[Collected data]
* BEGIN *
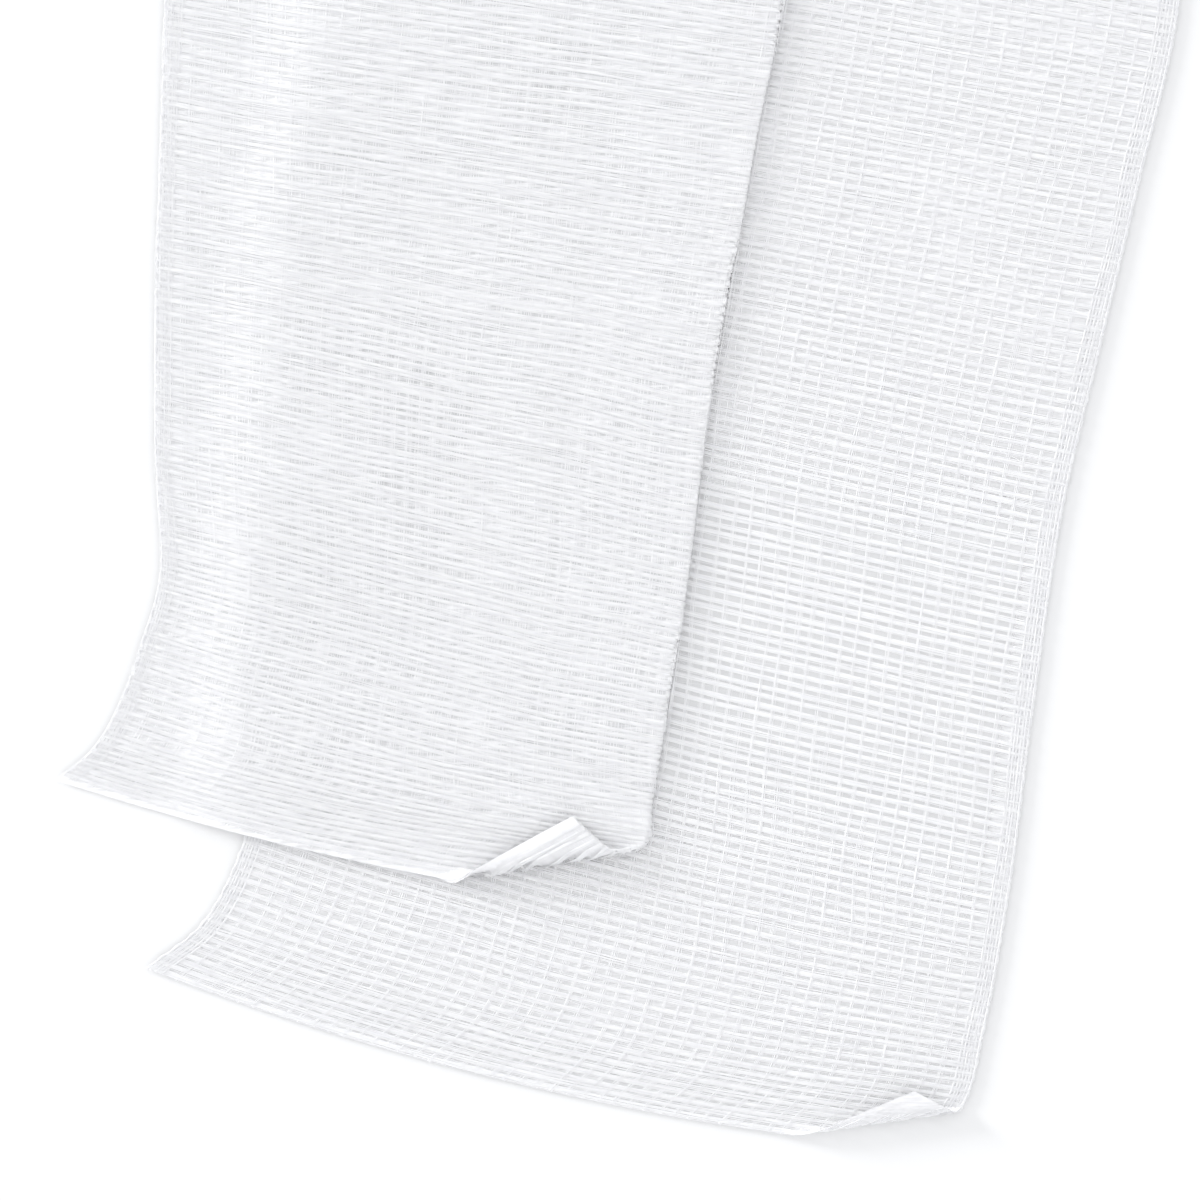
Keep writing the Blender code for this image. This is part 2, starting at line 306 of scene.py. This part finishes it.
def new_piece(name, points, faces, material):
    """A smooth mesh object that rides on the model's one body."""
    mesh = bpy.data.meshes.new(name)
    mesh.from_pydata(points.reshape(-1, 3).tolist(), [], faces.reshape(-1, 4).tolist())
    mesh.shade_smooth()
    mesh.materials.append(material)
    piece = bpy.data.objects.new(name, mesh)
    bpy.context.scene.collection.objects.link(piece)
    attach(piece, "root")
    return piece


# The weave along the strip. The columns are the place, the spacing of the wefts, how strongly they lie in
# pairs, how far a weft's outer strands lie from its middle as a share of that spacing, and how dense the
# haze of loose fibre is, where 1 hides all that lies behind its densest streaks.
PLACE, SPACING, PAIRING, SPREAD, HAZE = range(5)
WEAVE_ALONG = np.array((
    (0.0, 1.10, 0.04, 0.30, 0.75),
    (20.0, 1.12, 0.05, 0.29, 0.60),
    (44.0, 1.14, 0.08, 0.27, 0.25),
    (66.0, 1.16, 0.10, 0.25, 0.0),
    (82.0, 1.20, 0.14, 0.28, 0.40),
    (107.0, 1.15, 0.14, 0.28, 0.80),
    (133.0, 1.05, 0.12, 0.29, 0.90),
    (213.0, 1.05, 0.10, 0.29, 0.80),
    (310.0, 1.02, 0.08, 0.33, 1.15),
    (343.0, 0.98, 0.08, 0.31, 1.10),
    (368.0, 0.90, 0.06, 0.30, 1.15),
    (387.0, 0.86, 0.04, 0.30, 1.20),
    (414.0, 0.84, 0.02, 0.30, 1.20),
))

BODY_PITCH = 1.96        # between lengthwise yarns in the open weave
SELVEDGE_YARNS = 6       # lengthwise yarns close together at each edge
SELVEDGE_PITCH = 0.42    # between them
EDGE_INSET = 0.25        # from the edge to the first of them
END_INSET = 0.5          # from a cut end to the first weft
YARNS_SLIP = (0.55, 1.0)  # how much the wefts have slipped: on the lower ply, and on the upper one
WEFT_JITTER = 0.10       # by which two wefts may lie nearer or further apart
WEFT_WANDER = 0.13       # how far a weft wanders on its own
WEFT_WANDER_LENGTHS = (9.0, 30.0)
WEFT_DRIFT = 0.26        # how far neighbouring wefts drift together
WEFT_DRIFT_LENGTH = 15.0
WARP_WANDER = 0.16       # how far a warp, a lengthwise yarn, wanders on its own
WARP_WANDER_LENGTH = 14.0
WARP_DRIFT = 0.35        # how far neighbouring warps drift together
WARP_DRIFT_LENGTH = 9.0
EDGE_HOLDS = 4.0         # from a selvedge to where the warps are free to move
END_HOLDS = 8.0          # from a cut end to where the wefts are free to drift


def weave_at(along, column):
    return np.interp(along, WEAVE_ALONG[:, PLACE], WEAVE_ALONG[:, column])


def slip_at(along):
    return np.interp(along, OVER_FOLD, YARNS_SLIP)


def drift(random, across, along, period):
    """One smooth random field from -1 to 1 over the strip, which moves neighbouring yarns together."""
    knots = random.uniform(-1.0, 1.0, (int(WIDTH / period) + 3, int(LENGTH / period) + 3))
    u = np.clip(across, 0.0, WIDTH) / period
    v = np.clip(along, 0.0, LENGTH) / period
    i, j = u.astype(int), v.astype(int)
    s, t = ease(u - i), ease(v - j)
    near = knots[i, j] * (1 - s) + knots[i + 1, j] * s
    far = knots[i, j + 1] * (1 - s) + knots[i + 1, j + 1] * s
    return near * (1 - t) + far * t


def wander(random, count, places, period):
    """count smooth random curves from -1 to 1, read at places, that change over about a period."""
    knots = random.uniform(-1.0, 1.0, (count, int(np.max(places) / period) + 3))
    t = places / period + random.uniform(0.0, 1.0, (count, 1))
    i = t.astype(int)
    share = ease(t - i)
    line = np.arange(count)[:, None]
    return knots[line, i] * (1 - share) + knots[line, i + 1] * share


def warp_places():
    """Where the lengthwise yarns lie across the strip: close in the selvedges, wide apart between."""
    edge = EDGE_INSET + SELVEDGE_PITCH * np.arange(SELVEDGE_YARNS)
    body = WIDTH - 2 * edge[-1]
    count = round(body / BODY_PITCH)
    between = edge[-1] + body * np.arange(1, count) / count
    return np.concatenate([edge, between, WIDTH - edge[::-1]])


def weft_places(random):
    """Where the wefts lie along the strip, from one cut end to the other."""
    places = [END_INSET]
    while places[-1] < LENGTH - END_INSET:
        here = places[-1]
        spacing = weave_at(here, SPACING)
        paired = weave_at(here, PAIRING)
        side = 1 if len(places) % 2 else -1
        jitter = random.uniform(-WEFT_JITTER, WEFT_JITTER) * slip_at(here)
        places.append(here + spacing + side * paired + jitter)
    return np.array(places[:-1])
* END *
[Written exercise]
Copy the data above exactly. Every line must be included.

[Response]
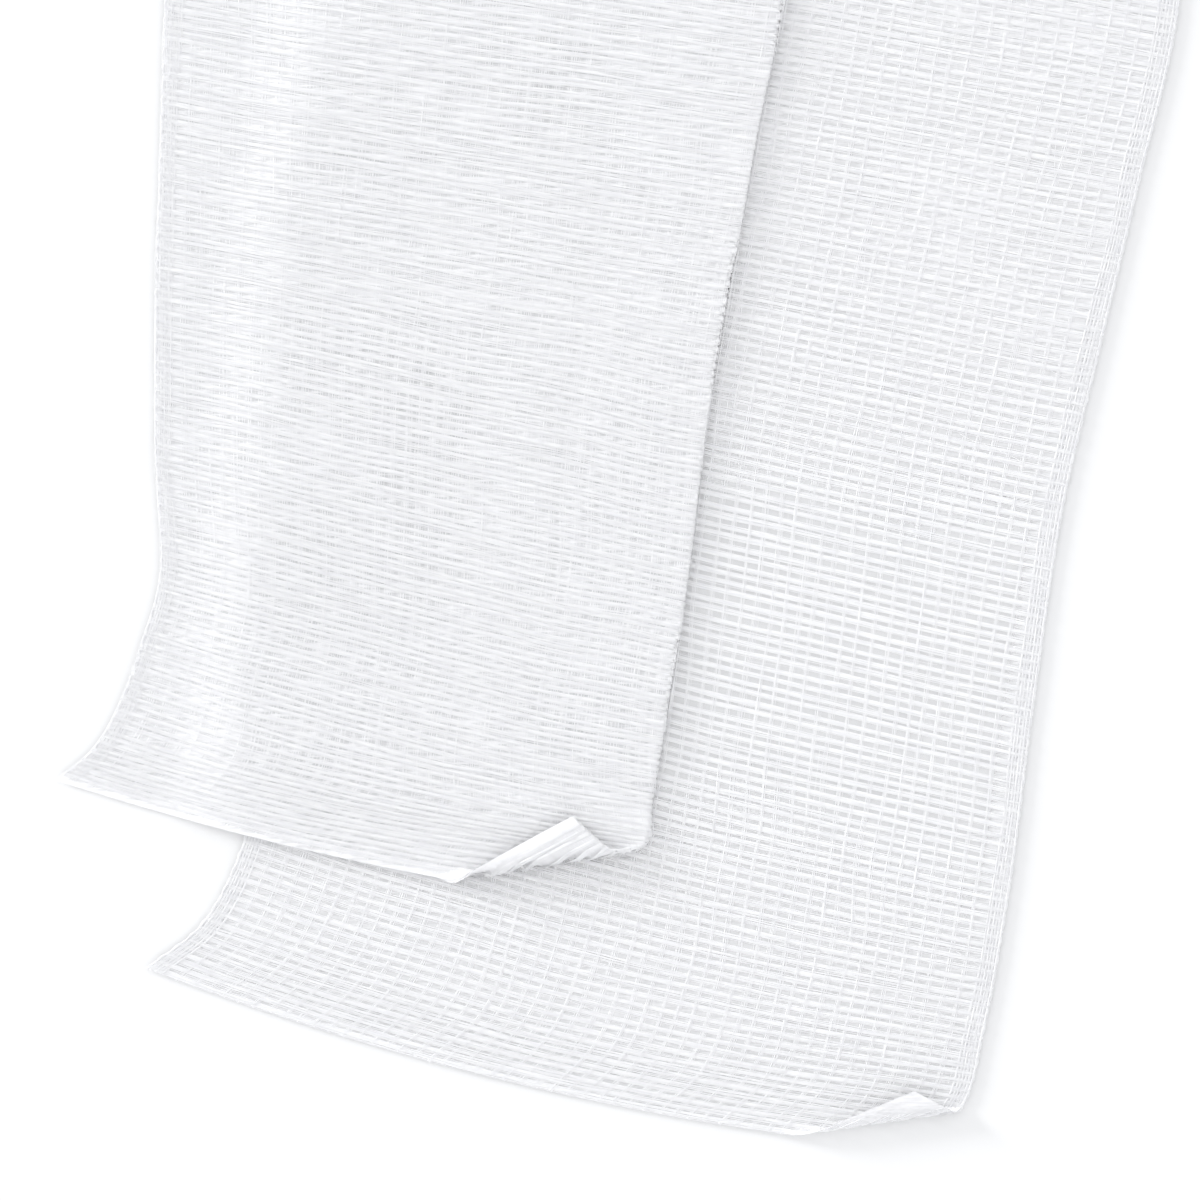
Keep writing the Blender code for this image. This is part 2, starting at line 306 of scene.py. This part finishes it.
def new_piece(name, points, faces, material):
    """A smooth mesh object that rides on the model's one body."""
    mesh = bpy.data.meshes.new(name)
    mesh.from_pydata(points.reshape(-1, 3).tolist(), [], faces.reshape(-1, 4).tolist())
    mesh.shade_smooth()
    mesh.materials.append(material)
    piece = bpy.data.objects.new(name, mesh)
    bpy.context.scene.collection.objects.link(piece)
    attach(piece, "root")
    return piece


# The weave along the strip. The columns are the place, the spacing of the wefts, how strongly they lie in
# pairs, how far a weft's outer strands lie from its middle as a share of that spacing, and how dense the
# haze of loose fibre is, where 1 hides all that lies behind its densest streaks.
PLACE, SPACING, PAIRING, SPREAD, HAZE = range(5)
WEAVE_ALONG = np.array((
    (0.0, 1.10, 0.04, 0.30, 0.75),
    (20.0, 1.12, 0.05, 0.29, 0.60),
    (44.0, 1.14, 0.08, 0.27, 0.25),
    (66.0, 1.16, 0.10, 0.25, 0.0),
    (82.0, 1.20, 0.14, 0.28, 0.40),
    (107.0, 1.15, 0.14, 0.28, 0.80),
    (133.0, 1.05, 0.12, 0.29, 0.90),
    (213.0, 1.05, 0.10, 0.29, 0.80),
    (310.0, 1.02, 0.08, 0.33, 1.15),
    (343.0, 0.98, 0.08, 0.31, 1.10),
    (368.0, 0.90, 0.06, 0.30, 1.15),
    (387.0, 0.86, 0.04, 0.30, 1.20),
    (414.0, 0.84, 0.02, 0.30, 1.20),
))

BODY_PITCH = 1.96        # between lengthwise yarns in the open weave
SELVEDGE_YARNS = 6       # lengthwise yarns close together at each edge
SELVEDGE_PITCH = 0.42    # between them
EDGE_INSET = 0.25        # from the edge to the first of them
END_INSET = 0.5          # from a cut end to the first weft
YARNS_SLIP = (0.55, 1.0)  # how much the wefts have slipped: on the lower ply, and on the upper one
WEFT_JITTER = 0.10       # by which two wefts may lie nearer or further apart
WEFT_WANDER = 0.13       # how far a weft wanders on its own
WEFT_WANDER_LENGTHS = (9.0, 30.0)
WEFT_DRIFT = 0.26        # how far neighbouring wefts drift together
WEFT_DRIFT_LENGTH = 15.0
WARP_WANDER = 0.16       # how far a warp, a lengthwise yarn, wanders on its own
WARP_WANDER_LENGTH = 14.0
WARP_DRIFT = 0.35        # how far neighbouring warps drift together
WARP_DRIFT_LENGTH = 9.0
EDGE_HOLDS = 4.0         # from a selvedge to where the warps are free to move
END_HOLDS = 8.0          # from a cut end to where the wefts are free to drift


def weave_at(along, column):
    return np.interp(along, WEAVE_ALONG[:, PLACE], WEAVE_ALONG[:, column])


def slip_at(along):
    return np.interp(along, OVER_FOLD, YARNS_SLIP)


def drift(random, across, along, period):
    """One smooth random field from -1 to 1 over the strip, which moves neighbouring yarns together."""
    knots = random.uniform(-1.0, 1.0, (int(WIDTH / period) + 3, int(LENGTH / period) + 3))
    u = np.clip(across, 0.0, WIDTH) / period
    v = np.clip(along, 0.0, LENGTH) / period
    i, j = u.astype(int), v.astype(int)
    s, t = ease(u - i), ease(v - j)
    near = knots[i, j] * (1 - s) + knots[i + 1, j] * s
    far = knots[i, j + 1] * (1 - s) + knots[i + 1, j + 1] * s
    return near * (1 - t) + far * t


def wander(random, count, places, period):
    """count smooth random curves from -1 to 1, read at places, that change over about a period."""
    knots = random.uniform(-1.0, 1.0, (count, int(np.max(places) / period) + 3))
    t = places / period + random.uniform(0.0, 1.0, (count, 1))
    i = t.astype(int)
    share = ease(t - i)
    line = np.arange(count)[:, None]
    return knots[line, i] * (1 - share) + knots[line, i + 1] * share


def warp_places():
    """Where the lengthwise yarns lie across the strip: close in the selvedges, wide apart between."""
    edge = EDGE_INSET + SELVEDGE_PITCH * np.arange(SELVEDGE_YARNS)
    body = WIDTH - 2 * edge[-1]
    count = round(body / BODY_PITCH)
    between = edge[-1] + body * np.arange(1, count) / count
    return np.concatenate([edge, between, WIDTH - edge[::-1]])


def weft_places(random):
    """Where the wefts lie along the strip, from one cut end to the other."""
    places = [END_INSET]
    while places[-1] < LENGTH - END_INSET:
        here = places[-1]
        spacing = weave_at(here, SPACING)
        paired = weave_at(here, PAIRING)
        side = 1 if len(places) % 2 else -1
        jitter = random.uniform(-WEFT_JITTER, WEFT_JITTER) * slip_at(here)
        places.append(here + spacing + side * paired + jitter)
    return np.array(places[:-1])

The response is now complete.